Do not assume the numbers tell you what you want them to tell.
Benchmark Mode Cnt Score Error Units
StringBuilderBenchmark.testStringAdd thrpt 20 21996.435 ± 412.955 ops/ms
StringBuilderBenchmark.testStringBuilderAdd thrpt 20 84487.902 ± 4355.525 ops/ms
API
下面来了解一下 jmh 常用 API
@BenchmarkMode
基准测试类型。这里选择的是 Throughput 也就是吞吐量。根据源码点进去,每种类型后面都有对应的解释,比较好理解,吞吐量会得到单位时间内可以进行的操作数。
Throughput- 整体吞吐量,例如“1 秒内可以执行多少次调用”。AverageTime- 调用的平均时间,例如“每次调用平均耗时 xxx 毫秒”。SampleTime- 随机取样,最后输出取样结果的分布,例如“99%的调用在 xxx 毫秒以内,99.99%的调用在 xxx 毫秒以内”SingleShotTime- 以上模式都是默认一次 iteration 是 1s,唯有 SingleShotTime 是只运行一次。往往同时把 warmup 次数设为 0,用于测试冷启动时的性能。All- 所有模式
@Warmup
上面我们提到了,进行基准测试前需要进行预热。一般我们前几次进行程序测试的时候都会比较慢,所以要让程序进行几轮预热,保证测试的准确性。其中的参数 iterations 也就非常好理解了,就是预热轮数。
为什么需要预热?因为 JVM 的 JIT 机制的存在,如果某个函数被调用多次之后,JVM 会尝试将其编译成为机器码从而提高执行速度。所以为了让 benchmark 的结果更加接近真实情况就需要进行预热。
@Measurement
度量,其实就是一些基本的测试参数。
iterations- 进行测试的轮次time- 每轮进行的时长timeUnit- 时长单位
都是一些基本的参数,可以根据具体情况调整。一般比较重的东西可以进行大量的测试,放到服务器上运行。
@Threads
每个进程中的测试线程,这个非常好理解,根据具体情况选择,一般为 cpu 乘以 2。
@Fork
进行 fork 的次数。如果 fork 数是 2 的话,则 JMH 会 fork 出两个进程来进行测试。
@OutputTimeUnit
这个比较简单了,基准测试结果的时间类型。一般选择秒、毫秒、微秒。
@Benchmark
方法级注解,表示该方法是需要进行 benchmark 的对象,用法和 JUnit 的 @Test 类似。
@Param
属性级注解,@Param 可以用来指定某项参数的多种情况。特别适合用来测试一个函数在不同的参数输入的情况下的性能。
@Setup
方法级注解,这个注解的作用就是我们需要在测试之前进行一些准备工作,比如对一些数据的初始化之类的。
@TearDown
方法级注解,这个注解的作用就是我们需要在测试之后进行一些结束工作,比如关闭线程池,数据库连接等的,主要用于资源的回收等。
@State
当使用 @Setup 参数的时候,必须在类上加这个参数,不然会提示无法运行。
State 用于声明某个类是一个“状态”,然后接受一个 Scope 参数用来表示该状态的共享范围。因为很多 benchmark 会需要一些表示状态的类,JMH 允许你把这些类以依赖注入的方式注入到 benchmark 函数里。Scope 主要分为三种。
Thread- 该状态为每个线程独享。Group- 该状态为同一个组里面所有线程共享。
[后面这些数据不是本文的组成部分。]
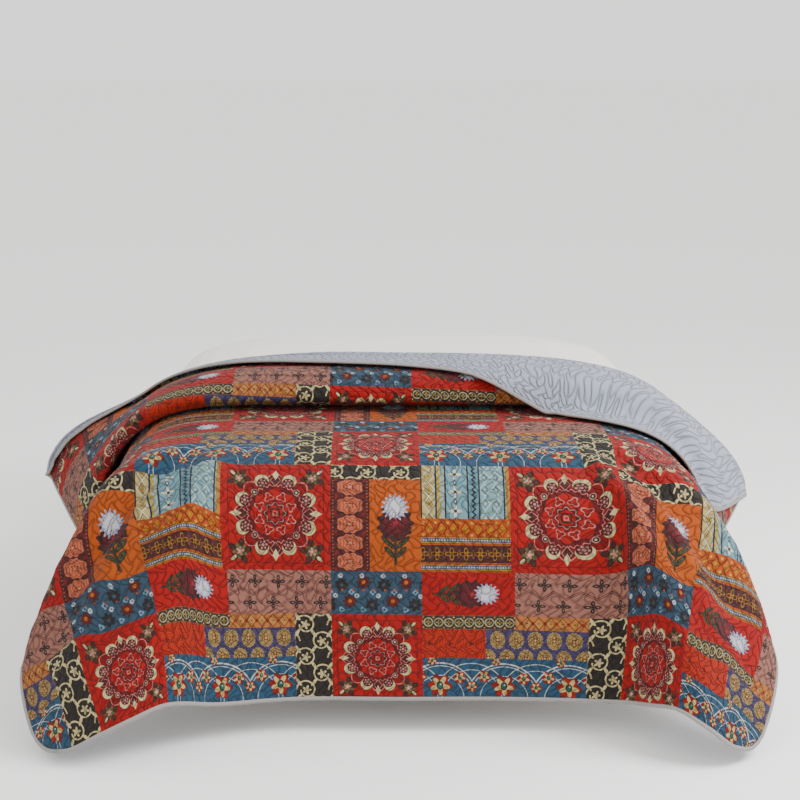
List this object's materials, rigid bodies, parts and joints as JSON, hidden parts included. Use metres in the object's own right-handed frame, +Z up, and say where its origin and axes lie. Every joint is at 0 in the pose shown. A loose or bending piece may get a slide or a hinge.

Benchmark- 该状态在所有线程间共享。
关于 State 的用法,官方的 code sample 里有比较好的例子。
参考资料
- jmh 官方示例
- JAVA 拾遗 — JMH 与 8 个测试陷阱
command-line
$ java -jar target/benchmarks.jar -h
Usage: java -jar ... [regexp*] [options]
[opt] means optional argument.
<opt> means required argument.
"+" means comma-separated list of values.
"time" arguments accept time suffixes, like "100ms".
[arguments] Benchmarks to run (regexp+).
-bm <mode> Benchmark mode. Available modes are: [Throughput/thrpt,
AverageTime/avgt, SampleTime/sample, SingleShotTime/ss,
All/all]
-bs <int> Batch size: number of benchmark method calls per
operation. Some benchmark modes may ignore this
setting, please check this separately.
-e <regexp+> Benchmarks to exclude from the run.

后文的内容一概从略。